» THE REQUEST: Starting at the line that has "make_faceplates()" and stopping after the line that has "for member in", reproduce the listing below exactly; omit everything else.

» PROVIDED RECORDS:
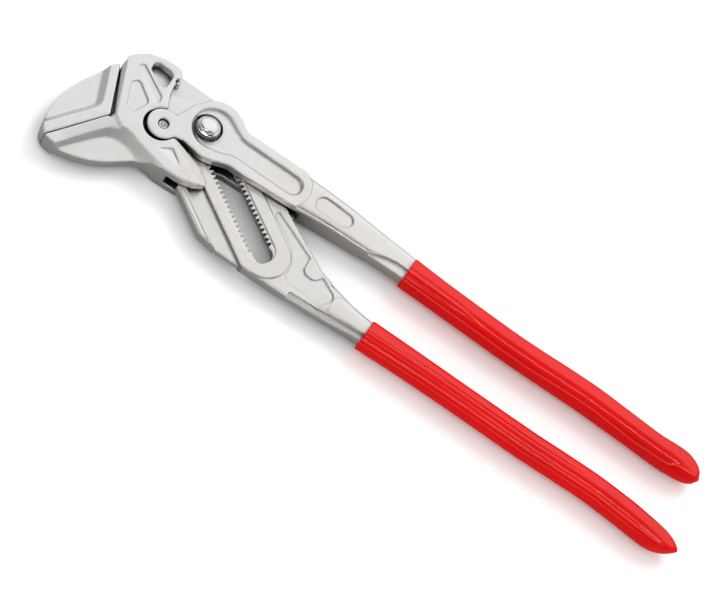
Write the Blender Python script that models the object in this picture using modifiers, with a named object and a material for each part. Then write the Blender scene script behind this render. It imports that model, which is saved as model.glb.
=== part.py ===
"""Parallel-jaw adjustable pliers, 400 mm long, built as separate pieces.

World frame: origin on the hinge-bolt axis in the plane the tool rests on, +X along the
handles, +Y from the slotted handle towards the actuating handle, +Z up out of the plane.
Front is the +Z face and back the -Z face. Lengths are in millimetres and heights are
taken from the tool's middle plane, which lies MID above the rest plane.
u runs along the slot (jaw travel), v across it; both start at the hinge-bolt axis.
"""
import math

import bmesh
import bpy

# ---------------------------------------------------------------- driving dimensions (mm)
MM = 0.001
HEAD = 9.3          # half thickness over the cheeks
MID = HEAD          # height of the middle plane above the rest plane
PLATE = 3.6         # half thickness of the slotted plate
FORK = 3.9          # half opening of the forks that straddle the plate
RIM = 6.8           # half thickness of the jaw rims
FLOOR = 3.4         # half thickness of the jaw webs inside the rims
SLOT_DEG = -32.5    # direction of the slot in plan
GAP = 0.3           # gap between neighbouring pieces
OUTSIDE = HEAD + 1.0        # height at which cutters end clear of the head
CHEEK_START = FORK - 0.2    # height at which cutters through a cheek begin

PITCH = 3.0         # pitch of the adjusting teeth
SLOT_START, SLOT_END = -12.0, 81.3
CREST, ROOT = 5.3, 6.9      # distance of the tooth crests and roots from the slot's axis
CHANNEL = 7.2       # half width of the smooth channel under the teeth
TOOTH_FLOOR = 0.6   # height at which the teeth begin

JAW_FACE = -23.7    # u of the plane in which the closed jaws meet
JAW_TIP = -88.2     # v of the jaw tips
EDGE = -29.0        # v of the plate's guide edge
GROOVE = (-24.0, -14.8)     # v of the guide groove's two walls
GROOVE_FLOOR = 1.8

BOLT = (0.0, 0.0)
BOLT_ORIGIN = (*BOLT, MID)
NOSE = (-20.5, -14.5)       # centre of the actuating lever's round nose
NOSE_R = 9.2
NOSE_PIN_R = 2.8
NOSE_PIN_DEPTH = 1.3        # depth of the pin ends below the cheek faces
SOCKET_R = NOSE_R + 0.35
SOCKET_TRAVEL = 1.95
STOP = (-27.9, 12.6)        # axis of the stop pin
STOP_R = 1.5

BORE_R = 8.4
SHANK_R = 4.9
JOURNAL_R = 5.9
BORE_PLAY = 0.1
RING_R = 7.8
RING_LOW, RING_HIGH = -8.5, -7.6
RING_PLAY = 0.2
WASHER_LOW, WASHER_HIGH = 5.6, 6.1
BUTTON_R = 7.4
BUTTON_LOW, BUTTON_TOP = 10.1, 12.5

CORNER_STEP = 15.0          # largest angle between points of a rounded corner, degrees
SHARP_ANGLE = math.radians(35)
MERGE_DISTANCE = 0.00001    # metres

SLOT_COS = math.cos(math.radians(SLOT_DEG))
SLOT_SIN = math.sin(math.radians(SLOT_DEG))


def uv(u, v, radius=0.0):
    """A point given along and across the slot, as x, y, corner radius."""
    return (u * SLOT_COS - v * SLOT_SIN, u * SLOT_SIN + v * SLOT_COS, radius)


# ---------------------------------------------------------------- scene
for old in list(bpy.data.objects):
    bpy.data.objects.remove(old, do_unlink=True)


def new_collection(name):
    collection = bpy.data.collections.new(name)
    bpy.context.scene.collection.children.link(collection)
    return collection


PARTS = new_collection("adjustable_pliers")
CUTTERS = new_collection("cutters")


def material(name, color, roughness, metallic=1.0):
    mat = bpy.data.materials.new(name)
    mat.use_nodes = True
    shader = mat.node_tree.nodes["Principled BSDF"]
    shader.inputs["Base Color"].default_value = (*color, 1.0)
    shader.inputs["Roughness"].default_value = roughness
    shader.inputs["Metallic"].default_value = metallic
    return mat


# ---------------------------------------------------------------- outlines
# An outline is a counter-clockwise list of (x, y, corner radius).
def direction(start, end):
    """Unit vector from start to end, and the distance."""
    x, y = end[0] - start[0], end[1] - start[1]
    length = math.hypot(x, y)
    return x / length, y / length, length


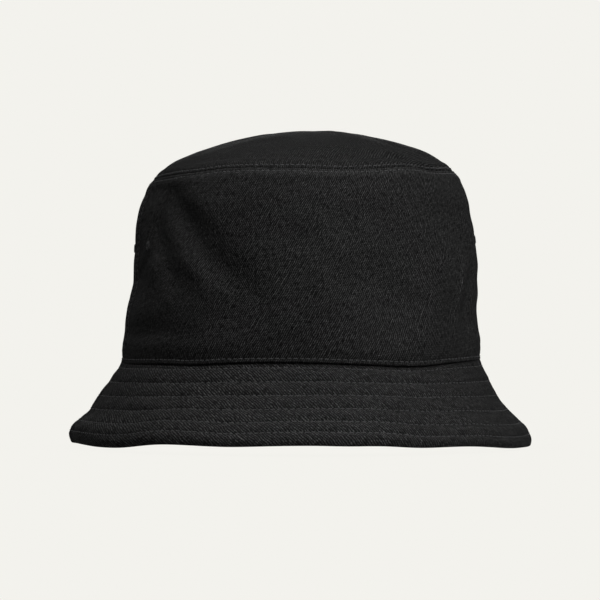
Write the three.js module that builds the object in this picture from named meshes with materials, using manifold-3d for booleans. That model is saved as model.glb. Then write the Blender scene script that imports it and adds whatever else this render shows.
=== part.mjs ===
// Bucket hat in cotton twill: oval crown tip, two side panels, a quilted two-ply brim with
// interlining, sweatband, seam tapes, stitched eyelets, a care label and topstitch threads.
// Millimetres, +Z up, front towards -Y, side seams at +X ("right" in names) and -X ("left").
// Origin: centre of the brim's bottom edge plane.
import * as THREE from "three";
import { mergeVertices } from "three/addons/utils/BufferGeometryUtils.js";
import Module from "manifold-3d";

const wasm = await Module();
wasm.setup();

// ---- driving dimensions ----
const SEGMENTS = 40; // facets round the head oval
const OVAL = 7; // half depth (front to back) minus half width (side to side)
const TIP_R = 76.5; // half width at the tip seam
const SEAM_Z = 44; // height of the crown/brim seam
const TIP_Z = 137.9; // height of the tip seam
const COLLAR_Z = 52.5; // top of the brim's seam allowance inside the crown

const FABRIC = 1.0; // thickness of the cotton twill
const INTERLINING = 0.5; // thickness of the brim stiffener
const TAPE = 0.6; // thickness of the seam tapes
const GAP = 0.3; // clearance between neighbouring layers
const THREAD = 0.6; // width and thickness of the topstitch thread
const TOPSTITCH = 2.4; // distance of a topstitch row from its seam

// ---- profiles: [half width, height] ----
// outer surface of the side panels, from the brim seam to the tip seam
const SIDE = [
  [91, SEAM_Z], [91, 50.5], [90, 59.5], [88.9, 72], [87.9, 84.5], [87.1, 96.5],
  [86, 108.5], [84.6, 119.5], [82.7, 126.9], [80, 133.1], [TIP_R, TIP_Z],
];
// upper surface of the tip, from the seam to the centre
const TIP = [
  [75.2, TIP_Z], [73.4, 140.5], [68.4, 144.9], [61, 148.8],
  [50, 152.9], [36, 156.5], [19, 159.3], [0, 160.7],
];
// upper surface of the brim, from the crown seam to the edge
const BRIM = [
  [90.7, 43.2], [93.6, 38.4], [97.6, 31.9], [103.4, 23.5],
  [108.9, 16.6], [113.6, 11], [117.3, 6.1], [118.3, 2.4],
];

// ---- materials ----
const cloth = ({ color, roughness }) =>
  new THREE.MeshStandardMaterial({ color, roughness, metalness: 0 });
const twill = cloth({ color: 0x212121, roughness: 0.92 });
const twillUnder = cloth({ color: 0x1f1f1f, roughness: 0.92 });
const threadMaterial = cloth({ color: 0x2c2c2c, roughness: 0.7 });
const tapeMaterial = cloth({ color: 0x1b1b1b, roughness: 0.9 });
const bandMaterial = cloth({ color: 0x191919, roughness: 0.88 });
const fleece = cloth({ color: 0x5a5a58, roughness: 0.98 });
const labelMaterial = cloth({ color: 0xd8d6cf, roughness: 0.75 });

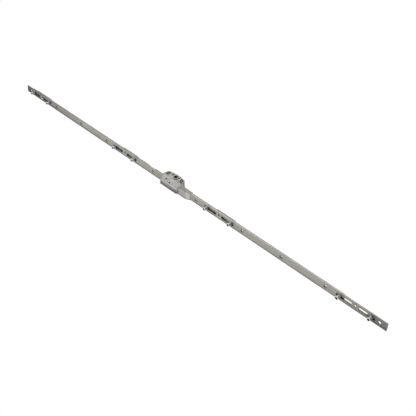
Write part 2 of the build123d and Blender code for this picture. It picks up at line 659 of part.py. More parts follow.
def make_cover():
    cover = case_outline(COVER_BOTTOM, CASE_HEIGHT)
    top_front = cover.edges().filter_by(Axis.X).group_by(Axis.Z)[-1].group_by(Axis.Y)[0]
    cover = chamfer(top_front, BOX_CHAMFER)
    cover -= pin_z(0, BACKSET, FOLLOWER_HUB_R + RUNNING_FIT, COVER_BOTTOM, CASE_HEIGHT)
    cover -= pin_z(IDLER_X, IDLER_DEPTH, IDLER_AXLE_R, COVER_BOTTOM, CASE_HEIGHT)
    # The axle's end is staked at the bottom of a small pit
    cover -= pin_z(IDLER_X, IDLER_DEPTH, AXLE_PIT_R, CASE_HEIGHT - IDLER_AXLE_SINK, CASE_HEIGHT)
    cover -= pin_z(SIGHT_HOLE_X, SIGHT_HOLE_DEPTH, SIGHT_HOLE_R, COVER_BOTTOM, CASE_HEIGHT)
    cover -= pin_z(SPRING_HOLE_X, SPRING_HOLE_DEPTH, SPRING_HOLE_R, COVER_BOTTOM, CASE_HEIGHT)
    cover -= arc_window()
    cover -= moats(COVER_BOTTOM, CASE_HEIGHT)
    write("gearbox_cover", cover - case_rivet_pins())
    write("case_rivets", Compound(case_rivet_pins().solids()))


def make_saddle():
    # A pressed hood: a flat top, a rounded ramp down to the rail and two side flanges
    start = BOX_RIGHT

    def profile(drop, z0, z1):
        top_y = at_depth(-SADDLE_PROUD + drop)
        foot_y = at_depth(0)
        knee_x = SADDLE_KNEE - drop / 2
        end_x = SADDLE_END - drop
        flat = Line((start, top_y), (knee_x, top_y))
        pull = (knee_x + SADDLE_KNEE_PULL, top_y)
        rise = (end_x - SADDLE_FOOT_PULL, foot_y - SADDLE_FOOT_RISE)
        bow = Bezier(flat @ 1, pull, rise, (end_x, foot_y))
        low = Line(bow @ 1, (start, foot_y))
        side = Line(low @ 1, flat @ 0)
        return Pos(0, 0, z0) * extrude(make_face([flat, bow, low, side]), amount=z1 - z0)

    hood = profile(0, 0, RAIL_WIDTH)
    hood += block(start, SADDLE_END, 0, SADDLE_FLANGE, 0, RAIL_WIDTH)
    hood -= block(start, SADDLE_END, 0, SADDLE_FLANGE, SADDLE_WALL, RAIL_WIDTH - SADDLE_WALL)
    hood -= profile(SADDLE_WALL, SADDLE_WALL, RAIL_WIDTH - SADDLE_WALL)
    rivets = []
    for x in SADDLE_RIVETS:
        hood += pin_y(x, MID_Z, SADDLE_BOSS_R, -SADDLE_PROUD + SADDLE_WALL / 2, 0)
        rivets.append(pin_y(x, MID_Z, SADDLE_RIVET_R, -SADDLE_PROUD, RAIL_THICK))
    for rivet in rivets:
        hood -= rivet
    write("saddle_cover", hood)
    write("saddle_rivets", Compound(rivets[0].solids() + rivets[1].solids()))


def make_guides():
    near = BLOCK_NEAR
    far = BLOCK_NEAR + BLOCK_THICK
    for name, (x0, x1) in BLOCK_SPANS.items():
        x = STATIONS[name]
        guide = block(x + x0, x + x1, near, far, BLOCK_EDGE, RAIL_WIDTH - BLOCK_EDGE)
        if x0 > BLOCK_TAIL_FROM:
            tail_far = near + BLOCK_TAIL_THICK
            guide += block(x + BLOCK_TAIL_FROM, x + x0, near, tail_far, BLOCK_TAIL_BOTTOM, BLOCK_TAIL_TOP)
        guide -= pin_y(x, MID_Z, BUSH_OUTER_R, near, far)
        write(f"guide_block_{name}", guide)
        bush = pin_y(x, MID_Z, BUSH_OUTER_R, 0, far) - pin_y(x, MID_Z, BUSH_INNER_R, 0, far)
        bush -= cone_y(x, MID_Z, BUSH_MOUTH_R, BUSH_INNER_R, 0, BUSH_MOUTH_DEPTH)
        write(f"screw_bush_{name}", bush)


def make_cam(name, x, near):
    # Pivot and flare in the rod, shank through the slot, eccentric collar, neck and head in front
    far = near + ROD_THICK
    cam = pin_y(x, MID_Z, CAM_PIVOT_R, near - CAM_FIT, far)
    cam += cone_y(x, MID_Z, CAM_PIVOT_R, CAM_FLARE_R, far - CAM_FLARE_DEPTH, far)
    cam += pin_y(x, MID_Z, CAM_SHANK_R, -CAM_LIFT, near - CAM_FIT)
    high = MID_Z + CAM_ECCENTRIC
    neck_end = -CAM_PROUD + CAM_HEAD_HEIGHT
    cam += pin_y(x, high, CAM_NECK_R, neck_end, -CAM_LIFT)
    cam += pin_y(x, high, CAM_COLLAR_R, -CAM_LIFT - CAM_COLLAR_HEIGHT, -CAM_LIFT)
    head = pin_y(x, high, CAM_HEAD_R, -CAM_PROUD, neck_end)
    head = fillet(head.edges().filter_by(GeomType.CIRCLE), CAM_ROUND)
    cam += head
    key = extrude(RegularPolygon(CAM_KEY / 2, 6, major_radius=False), amount=CAM_KEY_DEPTH)
    cam -= Pos(x, at_depth(-CAM_PROUD), MID_Z) * Rot(-90, 0, 0) * key
    write(name, cam)


def make_cams():
    for name, x in STATIONS.items():
        make_cam(f"cam_{name}_left", x - CAM_OFFSET, REAR_ROD_NEAR)
        make_cam(f"cam_{name}_right", x + CAM_OFFSET, FRONT_ROD_NEAR)


def make_spring():
    write("detent_spring", prism_z(spring_outline(0), SPRING_BOTTOM, SPRING_TOP))


os.makedirs("parts", exist_ok=True)
make_faceplates()
make_rear_rod()
make_front_rod()
make_drive_rack()
make_front_rack()
make_reversing_arm()
make_follower()
make_idler()
make_case()
make_cover()
make_saddle()
make_guides()
make_cams()
make_spring()
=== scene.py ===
# %% [markdown]
# # A window espagnolette, dressed for its portrait
#
# The real object is a long slotted steel faceplate with a small zinc gear case at its middle.
# Two flat rods hide behind the faceplate, and eight mushroom cams stand out through its slots.
# The solids come from the CAD model, already in the right place and size.
# Blender's work here is to soften the edges that a press or a die leaves round, to give every
# surface its metal, and to light it all as in the photograph.

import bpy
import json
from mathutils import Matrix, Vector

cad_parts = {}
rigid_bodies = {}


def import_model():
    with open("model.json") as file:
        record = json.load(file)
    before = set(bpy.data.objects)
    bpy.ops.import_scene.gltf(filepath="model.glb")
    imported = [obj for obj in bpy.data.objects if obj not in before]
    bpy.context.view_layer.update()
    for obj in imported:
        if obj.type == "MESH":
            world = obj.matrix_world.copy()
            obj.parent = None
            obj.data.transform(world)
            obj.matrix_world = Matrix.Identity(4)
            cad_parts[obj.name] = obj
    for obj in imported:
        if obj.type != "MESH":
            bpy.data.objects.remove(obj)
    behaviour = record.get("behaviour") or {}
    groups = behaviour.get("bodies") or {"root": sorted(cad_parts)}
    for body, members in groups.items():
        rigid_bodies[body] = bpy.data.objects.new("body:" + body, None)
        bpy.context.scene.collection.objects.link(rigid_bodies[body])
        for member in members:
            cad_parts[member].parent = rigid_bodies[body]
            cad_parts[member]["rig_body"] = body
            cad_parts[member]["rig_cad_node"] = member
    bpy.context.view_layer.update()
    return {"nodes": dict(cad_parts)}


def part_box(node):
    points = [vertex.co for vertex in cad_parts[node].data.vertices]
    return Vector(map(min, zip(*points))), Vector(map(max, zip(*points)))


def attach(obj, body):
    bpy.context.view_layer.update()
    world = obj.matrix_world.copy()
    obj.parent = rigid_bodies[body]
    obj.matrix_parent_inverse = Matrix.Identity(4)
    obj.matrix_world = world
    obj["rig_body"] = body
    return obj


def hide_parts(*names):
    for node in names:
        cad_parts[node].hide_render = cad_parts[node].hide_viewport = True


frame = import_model()

# %% Libraries and the unit
import json
import math

import bpy
from mathutils import Matrix, Vector

MM = 0.001
nodes = frame["nodes"]

# %% [markdown]
# ## Selecting by hand, in code
#
# Operators act on whatever is selected, and the import leaves every CAD node selected.
# So each step starts by clearing the selection, and faces are then picked by where they are
# or by where they look, the way a hand would click them.

# %% Helpers for selecting
def clear_selection():
    if bpy.context.object and bpy.context.object.mode != "OBJECT":
        bpy.ops.object.mode_set(mode="OBJECT")
    bpy.ops.object.select_all(action="DESELECT")


def take(piece):
    clear_selection()
    piece.select_set(True)
    bpy.context.view_layer.objects.active = piece


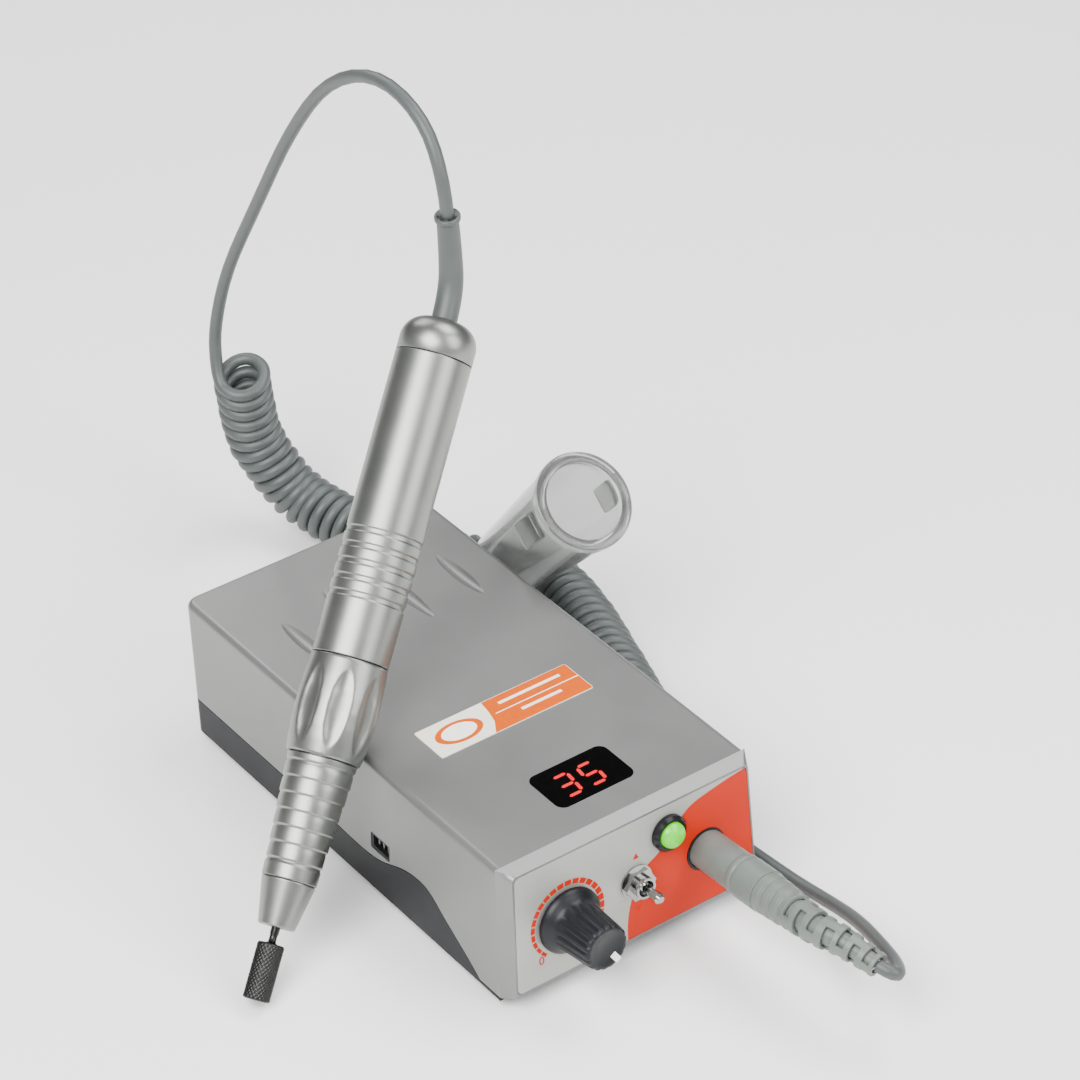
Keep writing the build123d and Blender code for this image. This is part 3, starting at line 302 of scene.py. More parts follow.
class HandpieceFinish(bpy.types.PropertyGroup):
    """Finish and detail of the handpiece."""

    metal: colour("868884", "Metal", "Blasted and anodised aluminium")
    bit: colour("333332", "Bit", "Carbide bit")
    flutes: IntProperty(name="Flutes", description="Scooped flutes round the twist ring", default=8, min=3)
    flute_depth: length(0.95, "Flute depth", "Depth of a flute at its middle")
    tooth_pitch: length(0.95, "Tooth pitch", "Spacing of the bit's teeth round it")


class CordFinish(bpy.types.PropertyGroup):
    """Sizes and colours of the cord and its plug."""

    diameter: length(3.7, "Diameter", "Diameter of the cord")
    coil_radius: length(6.72, "Coil radius", "Radius of the curls, to the middle of the cord")
    pitch: length(3.95, "Pitch", "Distance between neighbouring curls")
    cord: colour("434847", "Cord", "Soft vinyl of the cord")
    plug: colour("606762", "Plug", "Soft vinyl of the plug")


class StageSettings(bpy.types.PropertyGroup):
    """Camera and light."""

    azimuth: angle(-36.28, "Azimuth", "Way the camera faces")
    elevation: angle(35.65, "Elevation", "Height of the camera")
    roll: angle(-0.8, "Roll", "Turn about the view")
    distance: length(1181.8, "Distance", "Camera to target")
    target: FloatVectorProperty(name="Target", description="Point that the camera looks at", subtype="XYZ",
                                unit="LENGTH", default=(0.0745, 0.0644, 0.0182))
    lens: FloatProperty(name="Lens", description="Focal length in millimetres", default=137.0)
    key_power: FloatProperty(name="Key light", description="Power of the large light", default=17.0)


# Materials


def add(tree, kind, settings=None, **links):
    """Adds a shader node, sets its properties and inputs, and links what it is given."""
    node = tree.nodes.new("ShaderNode" + kind)
    for key, value in (settings or {}).items():
        if hasattr(node, key):
            setattr(node, key, value)
        else:
            node.inputs[key.replace("_", " ")].default_value = value
    for key, source in links.items():
        tree.links.new(source, node.inputs[key.replace("_", " ")])
    return node


def shader(name, base, **sockets):
    """Material with a Principled shader whose plain sockets are set directly."""
    material = bpy.data.materials.new(name)
    material.use_nodes = True
    tree = material.node_tree
    body = tree.nodes["Principled BSDF"]
    body.inputs["Base Color"].default_value = (*base, 1)
    material.diffuse_color = (*base, 1)
    for key, value in sockets.items():
        body.inputs[key.replace("_", " ")].default_value = value
    return material, tree, body


def place_of(tree):
    """Object coordinates of the piece."""
    return add(tree, "TexCoord").outputs["Object"]


def grain(tree, body, scale, strength, distance, detail=3.0):
    """Fine bump from noise; the scale is in cycles per metre."""
    noise = add(tree, "TexNoise", {"Scale": scale, "Detail": detail}, Vector=place_of(tree))
    bump = add(tree, "Bump", {"Strength": strength, "Distance": distance}, Height=noise.outputs["Fac"])
    tree.links.new(bump.outputs["Normal"], body.inputs["Normal"])


def vary(tree, body, base, spread, scale):
    """Slow change of colour and roughness over the surface."""
    cloud = add(tree, "TexNoise", {"Scale": scale, "Detail": 4.0}, Vector=place_of(tree))
    shades = add(tree, "ValToRGB", None, Fac=cloud.outputs["Fac"])
    shades.color_ramp.elements[0].position = 0.35
    shades.color_ramp.elements[1].position = 0.68
    shades.color_ramp.elements[0].color = (*(c * (1 - spread) for c in base), 1)
    shades.color_ramp.elements[1].color = (*(min(1, c * (1 + spread)) for c in base), 1)
    tree.links.new(shades.outputs["Color"], body.inputs["Base Color"])
    rough = body.inputs["Roughness"].default_value
    level = add(tree, "MapRange", {"To_Min": rough * 0.9, "To_Max": rough * 1.12}, Value=cloud.outputs["Fac"])
    tree.links.new(level.outputs["Result"], body.inputs["Roughness"])


def finished(name, base, clouds, bumps=None, **sockets):
    """Material whose colour drifts in clouds (share, scale), with a fine grain if it has one."""
    material, tree, body = shader(name, base, **sockets)
    vary(tree, body, base, *clouds)
    if bumps:
        grain(tree, body, *bumps)
    return material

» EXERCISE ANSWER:
make_faceplates()
make_rear_rod()
make_front_rod()
make_drive_rack()
make_front_rack()
make_reversing_arm()
make_follower()
make_idler()
make_case()
make_cover()
make_saddle()
make_guides()
make_cams()
make_spring()
=== scene.py ===
# %% [markdown]
# # A window espagnolette, dressed for its portrait
#
# The real object is a long slotted steel faceplate with a small zinc gear case at its middle.
# Two flat rods hide behind the faceplate, and eight mushroom cams stand out through its slots.
# The solids come from the CAD model, already in the right place and size.
# Blender's work here is to soften the edges that a press or a die leaves round, to give every
# surface its metal, and to light it all as in the photograph.

import bpy
import json
from mathutils import Matrix, Vector

cad_parts = {}
rigid_bodies = {}


def import_model():
    with open("model.json") as file:
        record = json.load(file)
    before = set(bpy.data.objects)
    bpy.ops.import_scene.gltf(filepath="model.glb")
    imported = [obj for obj in bpy.data.objects if obj not in before]
    bpy.context.view_layer.update()
    for obj in imported:
        if obj.type == "MESH":
            world = obj.matrix_world.copy()
            obj.parent = None
            obj.data.transform(world)
            obj.matrix_world = Matrix.Identity(4)
            cad_parts[obj.name] = obj
    for obj in imported:
        if obj.type != "MESH":
            bpy.data.objects.remove(obj)
    behaviour = record.get("behaviour") or {}
    groups = behaviour.get("bodies") or {"root": sorted(cad_parts)}
    for body, members in groups.items():
        rigid_bodies[body] = bpy.data.objects.new("body:" + body, None)
        bpy.context.scene.collection.objects.link(rigid_bodies[body])
        for member in members:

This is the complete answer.